A number of our Year 6 classes have moved away from the traditional Parent-Teacher interviews towards a “Celebration of Learning Evening” which was held recently and the students grouped together to present their learning to around 90 adults who attended.
The students had completed a unit on various aspects of Chinese culture, including calligraphy, fan dancing, paper cutting, cookery, lion and dragon masks, children’s games and kung fu. This was the same unit that our Year 12 students had filmed and presented in their Fusion TV Show that I blogged about earlier.
The learning had taken place within the new inquiry learning framework developed by the Preparatory School for their students, and the children were excited to be presenting this learning back to their parents.
The adults moved around the various displays over the course of the hour, with numerous groups seamlessly including technology into their presentations, using a range of tablet devices to show how they had collated their research into sections in their MS OneNote notebooks, along with sharing cooking clips, kung fu moves and music. The parents could also try their hand at calligraphy with different apps being used on the tablets to support this.

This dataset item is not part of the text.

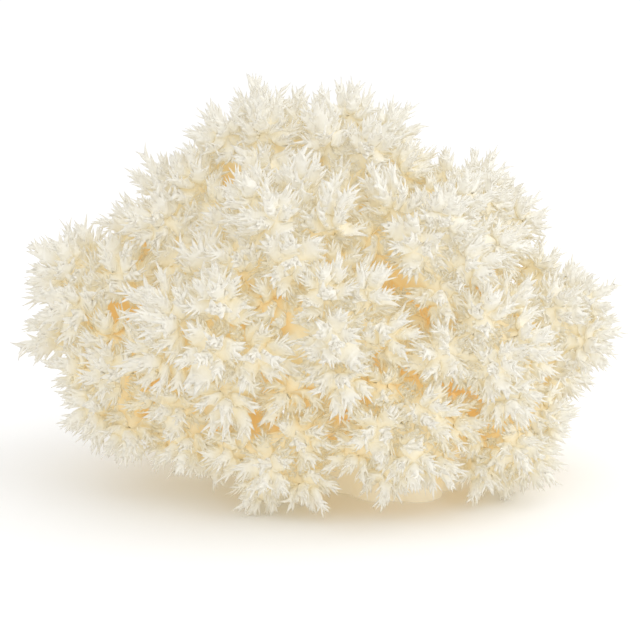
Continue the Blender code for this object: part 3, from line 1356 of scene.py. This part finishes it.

Nearing the end of the performing arts section, one of the students ask Mr Dekkers if they could create a quiz for the parents using Socrative.com, a tool that allows for real time quizzing within a class and one that I’ve blogged about before here. The aim of the quiz was to check parents had been reading all the work the students had on display, and included a number of multi-choice and short answer questions:
- What does the colour red mean?
- When were the first Chinese masks made?
- China is a country with up of about ___________ years of culture and history?

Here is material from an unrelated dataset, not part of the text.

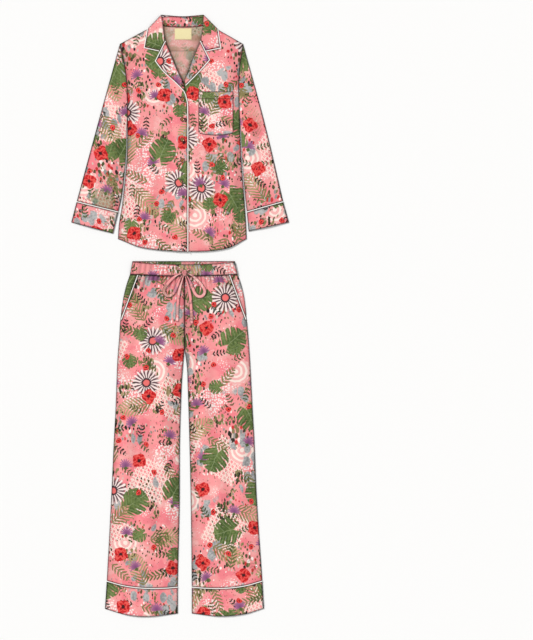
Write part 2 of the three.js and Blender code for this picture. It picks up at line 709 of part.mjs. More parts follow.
// Sleeves and cuffs, each parted at its fold into the layer that shows and the layer below
const SLEEVE_ROWS = 10;
const SLEEVE_COLUMNS = 6;
const SLEEVE_DOWNS = evenly(SLEEVE_ROWS).map((s) => lerp(UNDERARM, 592, s));
for (const side of ["left", "right"]) {
  const { fold, cuffFold, cuffInner } = SLEEVE[side];
  const away = side === "left" ? 1 : -1;
  const inner = downTable(SLEEVE_INNER, side, SLEEVE_DOWNS);
  const wrist = [inner.at(-1).x, -inner.at(-1).y];
  const cuffSeam = straight(fold.at(-1), wrist);
  const sleeve = {
    top: stepped(armhole(side)),
    bottom: cuffSeam,
    left: smooth(fold),
    right: stepped(inner),
  };
  const cuff = {
    top: cuffSeam,
    bottom: straight(cuffFold, cuffInner),
    left: straight(fold.at(-1), cuffFold),
    right: straight(wrist, cuffInner),
  };
  const loft = (u) => LOFT.sleeve * Math.sin(Math.PI * u) ** 1.5;
  const over = (x, down, u, v) =>
    LAYER + (loft(u) + shirtRidge(x, down) * Math.sin(Math.PI * u)) * smoothstep(v, 0, 0.3);
  const seamHeight = (x, down) => {
    const along = (down - fold.at(-1)[1]) / (wrist[1] - fold.at(-1)[1]);
    return LAYER + loft(clamp(along, 0, 1));
  };
  const cuffLayers = { front: (x, down, u) => LAYER + loft(u), back: () => 0 };
  const sleeveLayers = { front: over, back: () => 0 };
  for (const layer of ["front", "back"]) {
    shirt.add(
      wall(`sleeve_${side}_${layer}`, "cloth", {
        shape: sleeve,
        rows: SLEEVE_ROWS,
        columns: SLEEVE_COLUMNS,
        base: sleeveLayers[layer],
        inset: { bottom: PIPED_SEAM },
      }),
      wall(`cuff_${side}_${layer}`, "cloth", {
        shape: cuff,
        rows: 2,
        columns: SLEEVE_COLUMNS,
        base: cuffLayers[layer],
        thick: () => (layer === "front" ? DOUBLE : CLOTH),
        inset: { top: PIPED_SEAM },
      }),
      strip(`piping_cuff_${side}_${layer}`, "piping", {
        path: samples(cuffSeam, SLEEVE_COLUMNS),
        from: away * (GAP - PIPED_SEAM),
        to: away * (PIPED_SEAM - GAP),
        base: layer === "front" ? seamHeight : () => 0,
        thick: layer === "front" ? PIPING.proud : CLOTH,
      }),
    );
  }
}

// Trousers

const trousers = new THREE.Group();
trousers.position.set(TROUSER_X, TOP - SHIRT_LENGTH - BETWEEN, 0);

const SLANT_DOWNS = [41.5, 55, 72, 94, 120, 148, 175];
const LEG_DOWNS = [224, CROTCH, 330, 400, 480, 560, 650, 740, 830, 900, 960];
const WAIST_DOWNS = [WAIST.down, 57, 74, 95, 120, 148, 178];
const CENTRE_DOWNS = [...WAIST_DOWNS, 224, CROTCH, 330, 400, 480, 560, 650, 745, 840, 912, 978];
const BACK_LEG_DOWNS = {
  side: [40, 110, 175, CROTCH, 400, 560, 740, 860, 960],
  centre: [WAIST.down, 110, 178, CROTCH, 400, 560, 745, 880, 978],
};
const waistDown = (x) => WAIST.down - WAIST.rise * (x / WAIST.half) ** 2;
const waistBetween = (from, to) => (s) => at([lerp(from, to, s), waistDown(lerp(from, to, s))]);
const legColumns = (row) => {
  if (row <= 4) return 4 * GATHER.legs;
  return row <= 6 ? 2 * GATHER.legs : GATHER.legs + 1;
};

for (const side of ["left", "right"]) {
  const slant = SLANT[side];
  const slantX = (down) => {
    const along = (down - slant.top[1]) / (slant.end[1] - slant.top[1]);
    return lerp(slant.top[0], slant.end[0], along);
  };
  const slantPoints = SLANT_DOWNS.map((down) => at([slantX(down), down]));
  const centre = stepped(downTable(INSEAM, side, CENTRE_DOWNS));
  const outer = stepped([...slantPoints, ...downTable(TROUSER_SIDE, side, LEG_DOWNS)]);
  const hemSeam = smooth(side === "left" ? HEM_SEAM.left : [...HEM_SEAM.right].reverse());
  const hem = smooth(side === "left" ? TROUSER_HEM.left : [...TROUSER_HEM.right].reverse());
  const seam = samples(hemSeam, 12);
  const away = side === "left" ? 1 : -1;
  const centreTop = [INSEAM[0][side], INSEAM[0].down];
  const piped = (v) => (v * (CENTRE_DOWNS.length - 1) < SLANT_DOWNS.length - 1 ? PIPED : GAP / 2);
  const bandLoft = (u) => LOFT.leg * Math.sin(Math.PI * u) ** 1.5;
  trousers.add(
    wall(`leg_${side}_front`, "cloth", {
      shape: {
        top: waistBetween(slant.top[0], centreTop[0]),
        bottom: stepped(seam),
        left: outer,
        right: centre,
      },
      rows: CENTRE_DOWNS.length - 1,
      columns: legColumns,
      base: legFront,
      inset: { left: piped, bottom: PIPED_SEAM },
    }),
    wall(`leg_${side}_back`, "cloth", {
      shape: {
        top: waistBetween(TROUSER_SIDE[0][side], centreTop[0]),
        bottom: stepped(seam),
        left: stepped(downTable(TROUSER_SIDE, side, BACK_LEG_DOWNS.side)),
        right: stepped(downTable(INSEAM, side, BACK_LEG_DOWNS.centre)),
      },
      rows: BACK_LEG_DOWNS.side.length - 1,
      columns: 6,
      base: () => 0,
      inset: { bottom: PIPED_SEAM },
    }),
    wall(`pocket_facing_${side}`, "cloth", {
      shape: {
        top: waistBetween(TROUSER_SIDE[0][side], slant.top[0]),
        bottom: straight([trouserSide[side](FACING_END), FACING_END], [slantX(FACING_END), FACING_END]),
        left: stepped(downTable(TROUSER_SIDE, side, [40, 74, 113, 140, FACING_END])),
        right: straight(slant.top, [slantX(FACING_END), FACING_END]),
      },
      rows: 6,
      columns: 2,
      base: (x, down) => LAYER + legLoft(x, down),
    }),
    strip(`piping_pocket_${side}`, "piping", {
      path: slantPoints,
      from: away * (GAP / 2),
      to: away * (PIPED - GAP),
      base: (x, down) => LAYER + legLoft(x, down),
      thick: PIPING.proud,
    }),
  );
  const hemLayers = { front: (x, down, u) => LAYER + bandLoft(u), back: () => 0 };
  const hemHeight = (x) => {
    const across = (x - seam[0].x) / (seam.at(-1).x - seam[0].x);
    return LAYER + bandLoft(clamp(across, 0, 1));
  };
  for (const layer of ["front", "back"]) {
    trousers.add(
      wall(`hem_band_${side}_${layer}`, "cloth", {
        shape: {
          top: stepped(seam),
          bottom: hem,
          left: (s) => seam[0].clone().lerp(hem(0), s),
          right: (s) => seam.at(-1).clone().lerp(hem(1), s),
        },
        rows: 2,
        columns: 12,
        base: hemLayers[layer],
        thick: () => (layer === "front" ? DOUBLE : CLOTH),
        inset: { top: PIPED_SEAM },
      }),
      strip(`piping_hem_${side}_${layer}`, "piping", {
        path: seam,
        from: away * (GAP - PIPED_SEAM),
        to: away * (PIPED_SEAM - GAP),
        base: layer === "front" ? hemHeight : () => 0,
        thick: layer === "front" ? PIPING.proud : CLOTH,
      }),
    );
  }
}

// Waistband
const bandEnd = { left: -155.7, right: 151.2, down: 10, rise: 8 }; // the front's top edge dips in the middle
const bandColumns = 4 * GATHER.band;
const bandFrontTop = (s) => {
  const x = lerp(bandEnd.left, bandEnd.right, s);
  return at([x, bandEnd.down - bandEnd.rise * (x / bandEnd.left) ** 2]);
};
const bandBottom = waistBetween(TROUSER_SIDE[0].left, TROUSER_SIDE[0].right);
trousers.add(
  wall("waistband_front", "cloth", {
    shape: {
      top: bandFrontTop,
      bottom: bandBottom,
      left: (s) => bandFrontTop(0).lerp(bandBottom(0), s),
      right: (s) => bandFrontTop(1).lerp(bandBottom(1), s),
    },
    rows: 2,
    columns: bandColumns,
    base: (x, down, u) => bandBase + GATHER.bandRise * gatherWave(u, GATHER.band),
    thick: () => BAND,
  }),
  wall("waistband_back", "cloth", {
    shape: {
      top: straight([bandEnd.left, 0], [bandEnd.right, 0]),
      bottom: bandBottom,
      left: straight([bandEnd.left, 0], [TROUSER_SIDE[0].left, waistDown(TROUSER_SIDE[0].left)]),
      right: straight([bandEnd.right, 0], [TROUSER_SIDE[0].right, waistDown(TROUSER_SIDE[0].right)]),
    },
    rows: 1,
    columns: bandColumns,
    base: () => 0,
    thick: (x, down, u) => BAND + GATHER.bandRise * gatherWave(u, GATHER.band),
  }),
);

// Drawstring: the knot, its two loops, its two tails and the two leads from the band
const half = (ends) => (s) => (TAPE.width / 2) * lerp(TAPE.neck / TAPE.width, 1, ends(s));
const loopWidth = half((s) => smoothstep(Math.min(s, 1 - s), 0, 0.22));
const tailWidth = half((s) => smoothstep(s, 0, 0.4));
const leadWidth = half((s) => 0.25 * (1 - s));
const tape = (name, route, steps, width) =>
  strip(name, "cloth", {
    path: samples(smooth(route), steps),
    from: (s) => -width(s),
    to: (s) => width(s),
    base: bowBase,
    thick: TAPE.thick,
    section: TAPE_SECTION,
  });
const knot = new THREE.Mesh(new THREE.SphereGeometry(1, 12, 8), material.cloth);
knot.geometry.scale(KNOT.across, KNOT.along, KNOT.high);
knot.name = "drawstring_knot";
knot.position.set(KNOT.x, -KNOT.down, bandTop + GAP + KNOT.high);
trousers.add(knot);
for (const side of ["left", "right"]) {
  trousers.add(
    tape(`drawstring_loop_${side}`, LOOP[side], 22, loopWidth),
    tape(`drawstring_tail_${side}`, TAIL[side], 12, tailWidth),
    tape(`drawstring_lead_${side}`, LEAD[side], 4, leadWidth),
  );
}

const pyjamaSet = new THREE.Group();
pyjamaSet.add(shirt, trousers);

export default pyjamaSet;
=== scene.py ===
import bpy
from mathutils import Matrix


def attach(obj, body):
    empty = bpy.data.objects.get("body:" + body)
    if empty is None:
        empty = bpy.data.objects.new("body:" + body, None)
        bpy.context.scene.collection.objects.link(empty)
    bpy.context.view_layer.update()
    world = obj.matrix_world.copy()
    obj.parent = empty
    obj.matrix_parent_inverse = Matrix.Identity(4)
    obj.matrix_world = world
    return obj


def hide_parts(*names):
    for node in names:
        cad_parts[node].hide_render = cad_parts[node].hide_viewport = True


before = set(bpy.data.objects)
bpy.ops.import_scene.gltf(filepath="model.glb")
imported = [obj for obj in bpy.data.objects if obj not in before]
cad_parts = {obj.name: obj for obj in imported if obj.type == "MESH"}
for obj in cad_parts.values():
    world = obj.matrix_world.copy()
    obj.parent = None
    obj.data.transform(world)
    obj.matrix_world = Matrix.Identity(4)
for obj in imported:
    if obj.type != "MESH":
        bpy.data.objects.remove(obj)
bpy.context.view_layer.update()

import math

import bpy
import numpy as np

# The view
# The set lies on a pale floor under a soft ceiling of light, seen from straight above. The frame is 1.6 m
# wide, so a pixel of the photograph is 3 mm on the floor, and the set is left of its middle as there.
MM = 0.001
VIEW_HEIGHT = 1.92
VIEW_MIDDLE = (0.2592, -0.0132)
LENS = 100
SENSOR = 36
FARTHEST = 120
SKY = 0.43
FLOOR_COLOUR = (0.93, 0.925, 0.915, 1)
FLOOR_ROUGHNESS = 0.9
FLOOR_HALF = 40
FLOOR_LEVEL = -0.0004

camera_data = bpy.data.cameras.new("camera")
camera_data.lens = LENS
camera_data.sensor_fit = "VERTICAL"
camera_data.sensor_height = SENSOR
camera_data.clip_end = FARTHEST
camera = bpy.data.objects.new("camera", camera_data)
camera.location = (*VIEW_MIDDLE, VIEW_HEIGHT * LENS / SENSOR)
bpy.context.collection.objects.link(camera)
bpy.context.scene.camera = camera
bpy.context.scene.view_settings.view_transform = "Standard"


def light(name, place, spread, strength):
    """A far lamp that shines from a place towards the middle, its spread in degrees."""
    data = bpy.data.lights.new(name, "SUN")
    data.energy = strength
    data.angle = math.radians(spread)
    lamp = bpy.data.objects.new(name, data)
    lamp.location = place
    flat = math.hypot(place[0], place[1])
    lamp.rotation_euler = (math.atan2(flat, place[2]), 0, math.atan2(place[0], -place[1]))
    bpy.context.collection.objects.link(lamp)


light("key", place=(-2.2, 1.9, 2.1), spread=14, strength=2.7)
light("fill", place=(2.4, -1.2, 3.4), spread=40, strength=0.5)
world = bpy.data.worlds.new("studio")
world.use_nodes = True
world.node_tree.nodes["Background"].inputs["Color"].default_value = (1, 1, 1, 1)
world.node_tree.nodes["Background"].inputs["Strength"].default_value = SKY
bpy.context.scene.world = world

floor_mesh = bpy.data.meshes.new("floor")
floor_sides = ((-1, -1), (1, -1), (1, 1), (-1, 1))
floor_corners = [(x * FLOOR_HALF, y * FLOOR_HALF, FLOOR_LEVEL) for x, y in floor_sides]
floor_mesh.from_pydata(floor_corners, [], [(0, 1, 2, 3)])
floor = bpy.data.objects.new("floor", floor_mesh)
bpy.context.collection.objects.link(floor)
paper = bpy.data.materials.new("floor")
paper.use_nodes = True
paper.node_tree.nodes["Principled BSDF"].inputs["Base Color"].default_value = FLOOR_COLOUR
paper.node_tree.nodes["Principled BSDF"].inputs["Roughness"].default_value = FLOOR_ROUGHNESS
floor_mesh.materials.append(paper)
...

- What are the dances that are well known in China?
Parents were then asked to use their own smart phones to access the quiz online (the students guided them through this process, showing how simple the technology actually was). You can see some of the answers below (parent names removed!):
When I heard about this from Mr Dekkers I was delighted by the initiative demonstrated and that our students are starting to see technology as “just another tool” that can both help with their learning, but also to demonstrate their learning. I mentioned in this earlier post that:
Whilst the phrase “ubiquitousness of technology” is over used, this lesson did demonstrate that when used effectively, the technology is not at the forefront of the lesson.
I see this example from the Preparatory School as reinforcing this – it was the student voice and presentations that was the true celebration of learning, the technology used merely augmented this.
As the confidence of students increases and they identify a wider range of applications for technology in their learning, I anticipate more examples such as this emerging from our classrooms.